Of course, some consider his site to be nothing more than a "vile attack" on Santorum and have called for him to remove it from the Internet to spare the candidate's family from various indignities. Savage, not surprisingly, isn't budging. In fact, the way he sees it, his site represents nothing more than him fighting back.

"It is a vile attack — I completely embrace that. So is comparing my 17-year marriage ... to raping dogs. That's pretty vile. That's pretty bigoted," he said. "It was really fighting fire with fire. When somebody injects vileness and bigotry into the public discourse, I believe they've invited some vileness and bigotry thrown back at them.

"Rick Santorum is a bully; the GOP is full of bullies who were basically able to punch people in the face and never get punched back. And gay people these days, we're not Rick Santorum's punching bag, and we will punch back," he continued. "And you've seen that on the campaign trail, with people confronting Santorum and Perry and Cain and Bachmann and everyone else who's trying to win votes by beating up gay people. We are not going to take it anymore."

And to that end, though he'll laugh his way through questions about the site (though he wants it to be known that he doesn't consider the action to be a "Google Bomb" — as some have coined it — since he's "not tech-savvy enough to do a Google Bomb ... I've literally reached the stage of life where when I have to turn on the TV, I have to get my kid to do it"), he'd rather discuss the resistance most GOP candidates have been receiving for their stances against marriage equality and the repeal of Don't Ask Don't Tell. Because, to him, not only do they represent the beginning of a generational shift in this country, but perhaps even the end of the GOP as we know it.

"Well, we've been seeing this throughout the campaign, where Bachmann and Romney and Perry and Santorum, they've all been challenged not by activists or gay organizations, but by individual voters. ...

Increasingly LGBT people are empowered, not ashamed," he said. "They're attacking us, and we're confronting them. We're holding them accountable and calling them on their lies and their 'pious baloney,' to borrow Newt Gingrich's phrase. America is waking up to the fact that we're not bogeymen, and we're not coming to do any harm, and that we're your daughters and sons and neighbors, sometimes your parents, your co-workers, friends, colleagues. The Republican party, in this desperate [appeal] to its dying evangelical base, is just ramping up the homophobia, and they're doing themselves real long-term damage.
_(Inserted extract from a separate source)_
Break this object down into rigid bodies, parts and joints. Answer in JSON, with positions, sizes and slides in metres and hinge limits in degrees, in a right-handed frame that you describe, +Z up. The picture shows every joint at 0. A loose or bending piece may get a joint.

"What's interesting is that, you look at who's been doing the most hate speech: Bachmann? She's out. Herman Cain? He's out. Perry? He's all but out. Santorum? He's running fourth, he's trailing even in conservative South Carolina," Savage continued. "It's not winning them the election anymore. It's not 1992; Pat Buchanan can't get up and give a 'gay rights never, family values forever' speech at the Republican National Convention anymore. Times have changed."